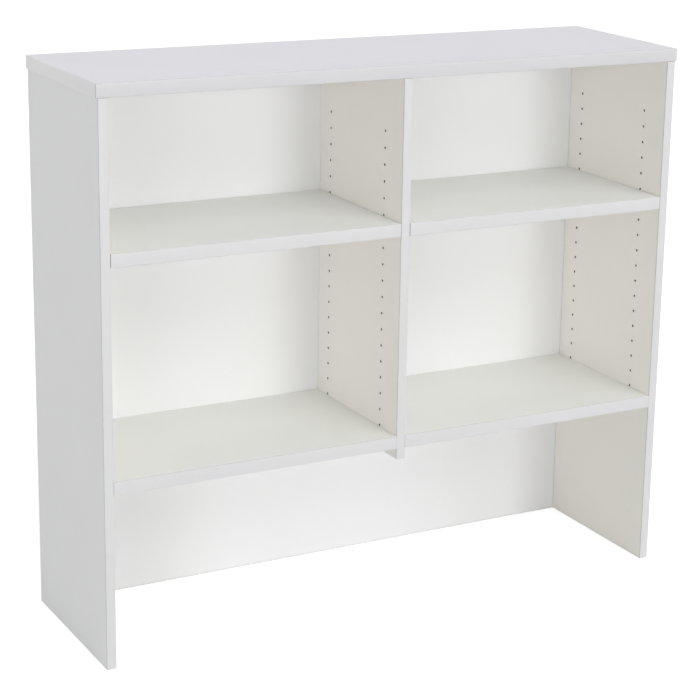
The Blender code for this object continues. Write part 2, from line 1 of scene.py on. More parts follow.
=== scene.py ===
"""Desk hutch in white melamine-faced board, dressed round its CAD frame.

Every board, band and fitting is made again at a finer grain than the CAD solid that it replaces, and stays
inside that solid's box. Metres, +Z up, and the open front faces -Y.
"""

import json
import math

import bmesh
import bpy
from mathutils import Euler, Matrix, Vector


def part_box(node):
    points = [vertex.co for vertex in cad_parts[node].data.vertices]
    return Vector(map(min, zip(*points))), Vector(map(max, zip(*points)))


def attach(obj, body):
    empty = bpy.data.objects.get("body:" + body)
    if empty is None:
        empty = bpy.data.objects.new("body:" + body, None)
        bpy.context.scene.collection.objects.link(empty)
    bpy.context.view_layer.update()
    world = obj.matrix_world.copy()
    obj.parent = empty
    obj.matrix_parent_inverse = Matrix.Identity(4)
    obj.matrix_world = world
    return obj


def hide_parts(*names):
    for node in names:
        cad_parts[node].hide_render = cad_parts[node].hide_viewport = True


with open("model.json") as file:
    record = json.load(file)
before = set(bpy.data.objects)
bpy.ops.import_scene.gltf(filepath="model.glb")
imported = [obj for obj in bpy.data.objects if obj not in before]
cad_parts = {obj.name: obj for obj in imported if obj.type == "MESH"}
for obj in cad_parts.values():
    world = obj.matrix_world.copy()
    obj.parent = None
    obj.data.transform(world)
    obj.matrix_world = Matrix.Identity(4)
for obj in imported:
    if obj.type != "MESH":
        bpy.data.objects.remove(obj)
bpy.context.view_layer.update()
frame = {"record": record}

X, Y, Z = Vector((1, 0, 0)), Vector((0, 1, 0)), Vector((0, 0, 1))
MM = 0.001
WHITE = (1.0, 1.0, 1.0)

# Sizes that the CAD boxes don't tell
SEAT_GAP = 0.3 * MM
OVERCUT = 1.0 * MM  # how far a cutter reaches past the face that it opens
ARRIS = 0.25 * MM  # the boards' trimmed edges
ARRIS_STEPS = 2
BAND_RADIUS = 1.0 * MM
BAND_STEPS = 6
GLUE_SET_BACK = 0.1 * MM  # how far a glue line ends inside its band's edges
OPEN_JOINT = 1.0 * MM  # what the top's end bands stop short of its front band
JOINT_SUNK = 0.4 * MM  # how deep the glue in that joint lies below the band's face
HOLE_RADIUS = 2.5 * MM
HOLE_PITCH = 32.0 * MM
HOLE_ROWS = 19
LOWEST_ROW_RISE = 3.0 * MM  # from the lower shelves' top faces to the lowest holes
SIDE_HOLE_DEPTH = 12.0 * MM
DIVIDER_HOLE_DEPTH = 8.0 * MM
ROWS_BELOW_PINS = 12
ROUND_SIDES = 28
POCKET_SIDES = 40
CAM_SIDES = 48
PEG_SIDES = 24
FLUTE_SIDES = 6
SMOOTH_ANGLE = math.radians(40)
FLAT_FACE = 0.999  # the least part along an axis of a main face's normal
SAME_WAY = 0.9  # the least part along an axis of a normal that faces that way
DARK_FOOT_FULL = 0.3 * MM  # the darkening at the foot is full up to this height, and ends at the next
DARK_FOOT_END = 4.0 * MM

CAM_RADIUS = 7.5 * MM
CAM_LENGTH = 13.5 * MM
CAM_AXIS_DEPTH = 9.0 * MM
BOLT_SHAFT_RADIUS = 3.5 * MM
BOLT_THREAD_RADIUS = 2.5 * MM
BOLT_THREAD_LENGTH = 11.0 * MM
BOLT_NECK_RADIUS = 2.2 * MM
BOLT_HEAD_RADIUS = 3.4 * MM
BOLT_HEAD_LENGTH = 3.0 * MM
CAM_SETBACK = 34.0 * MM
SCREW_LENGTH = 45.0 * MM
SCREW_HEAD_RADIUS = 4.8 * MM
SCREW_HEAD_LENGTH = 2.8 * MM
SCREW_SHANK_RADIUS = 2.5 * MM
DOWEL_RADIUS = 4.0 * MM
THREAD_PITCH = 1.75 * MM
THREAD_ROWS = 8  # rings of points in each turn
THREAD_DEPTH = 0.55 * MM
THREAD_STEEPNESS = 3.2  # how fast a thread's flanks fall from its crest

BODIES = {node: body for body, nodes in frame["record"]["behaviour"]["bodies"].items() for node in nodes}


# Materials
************
Your task is to repeat the data exactly; please include every line.

_The answer:_
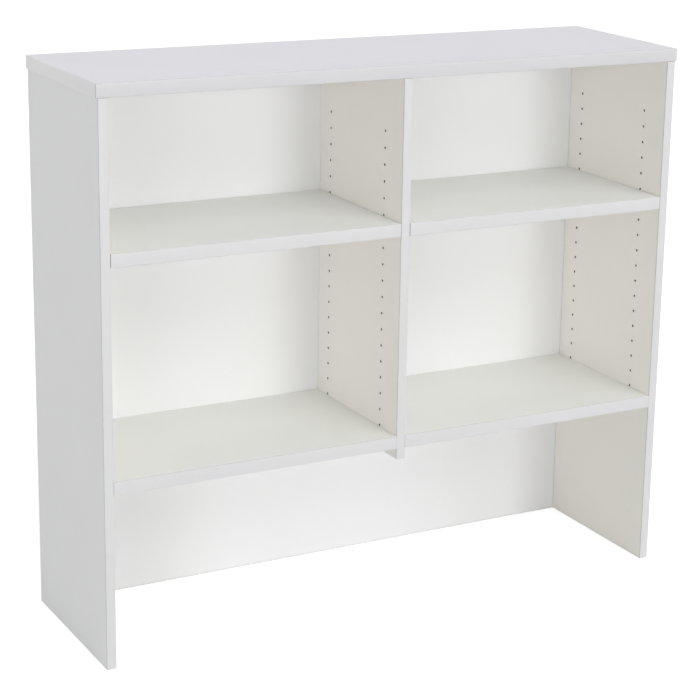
The Blender code for this object continues. Write part 2, from line 1 of scene.py on. More parts follow.
=== scene.py ===
"""Desk hutch in white melamine-faced board, dressed round its CAD frame.

Every board, band and fitting is made again at a finer grain than the CAD solid that it replaces, and stays
inside that solid's box. Metres, +Z up, and the open front faces -Y.
"""

import json
import math

import bmesh
import bpy
from mathutils import Euler, Matrix, Vector


def part_box(node):
    points = [vertex.co for vertex in cad_parts[node].data.vertices]
    return Vector(map(min, zip(*points))), Vector(map(max, zip(*points)))


def attach(obj, body):
    empty = bpy.data.objects.get("body:" + body)
    if empty is None:
        empty = bpy.data.objects.new("body:" + body, None)
        bpy.context.scene.collection.objects.link(empty)
    bpy.context.view_layer.update()
    world = obj.matrix_world.copy()
    obj.parent = empty
    obj.matrix_parent_inverse = Matrix.Identity(4)
    obj.matrix_world = world
    return obj


def hide_parts(*names):
    for node in names:
        cad_parts[node].hide_render = cad_parts[node].hide_viewport = True


with open("model.json") as file:
    record = json.load(file)
before = set(bpy.data.objects)
bpy.ops.import_scene.gltf(filepath="model.glb")
imported = [obj for obj in bpy.data.objects if obj not in before]
cad_parts = {obj.name: obj for obj in imported if obj.type == "MESH"}
for obj in cad_parts.values():
    world = obj.matrix_world.copy()
    obj.parent = None
    obj.data.transform(world)
    obj.matrix_world = Matrix.Identity(4)
for obj in imported:
    if obj.type != "MESH":
        bpy.data.objects.remove(obj)
bpy.context.view_layer.update()
frame = {"record": record}

X, Y, Z = Vector((1, 0, 0)), Vector((0, 1, 0)), Vector((0, 0, 1))
MM = 0.001
WHITE = (1.0, 1.0, 1.0)

# Sizes that the CAD boxes don't tell
SEAT_GAP = 0.3 * MM
OVERCUT = 1.0 * MM  # how far a cutter reaches past the face that it opens
ARRIS = 0.25 * MM  # the boards' trimmed edges
ARRIS_STEPS = 2
BAND_RADIUS = 1.0 * MM
BAND_STEPS = 6
GLUE_SET_BACK = 0.1 * MM  # how far a glue line ends inside its band's edges
OPEN_JOINT = 1.0 * MM  # what the top's end bands stop short of its front band
JOINT_SUNK = 0.4 * MM  # how deep the glue in that joint lies below the band's face
HOLE_RADIUS = 2.5 * MM
HOLE_PITCH = 32.0 * MM
HOLE_ROWS = 19
LOWEST_ROW_RISE = 3.0 * MM  # from the lower shelves' top faces to the lowest holes
SIDE_HOLE_DEPTH = 12.0 * MM
DIVIDER_HOLE_DEPTH = 8.0 * MM
ROWS_BELOW_PINS = 12
ROUND_SIDES = 28
POCKET_SIDES = 40
CAM_SIDES = 48
PEG_SIDES = 24
FLUTE_SIDES = 6
SMOOTH_ANGLE = math.radians(40)
FLAT_FACE = 0.999  # the least part along an axis of a main face's normal
SAME_WAY = 0.9  # the least part along an axis of a normal that faces that way
DARK_FOOT_FULL = 0.3 * MM  # the darkening at the foot is full up to this height, and ends at the next
DARK_FOOT_END = 4.0 * MM

CAM_RADIUS = 7.5 * MM
CAM_LENGTH = 13.5 * MM
CAM_AXIS_DEPTH = 9.0 * MM
BOLT_SHAFT_RADIUS = 3.5 * MM
BOLT_THREAD_RADIUS = 2.5 * MM
BOLT_THREAD_LENGTH = 11.0 * MM
BOLT_NECK_RADIUS = 2.2 * MM
BOLT_HEAD_RADIUS = 3.4 * MM
BOLT_HEAD_LENGTH = 3.0 * MM
CAM_SETBACK = 34.0 * MM
SCREW_LENGTH = 45.0 * MM
SCREW_HEAD_RADIUS = 4.8 * MM
SCREW_HEAD_LENGTH = 2.8 * MM
SCREW_SHANK_RADIUS = 2.5 * MM
DOWEL_RADIUS = 4.0 * MM
THREAD_PITCH = 1.75 * MM
THREAD_ROWS = 8  # rings of points in each turn
THREAD_DEPTH = 0.55 * MM
THREAD_STEEPNESS = 3.2  # how fast a thread's flanks fall from its crest

BODIES = {node: body for body, nodes in frame["record"]["behaviour"]["bodies"].items() for node in nodes}


# Materials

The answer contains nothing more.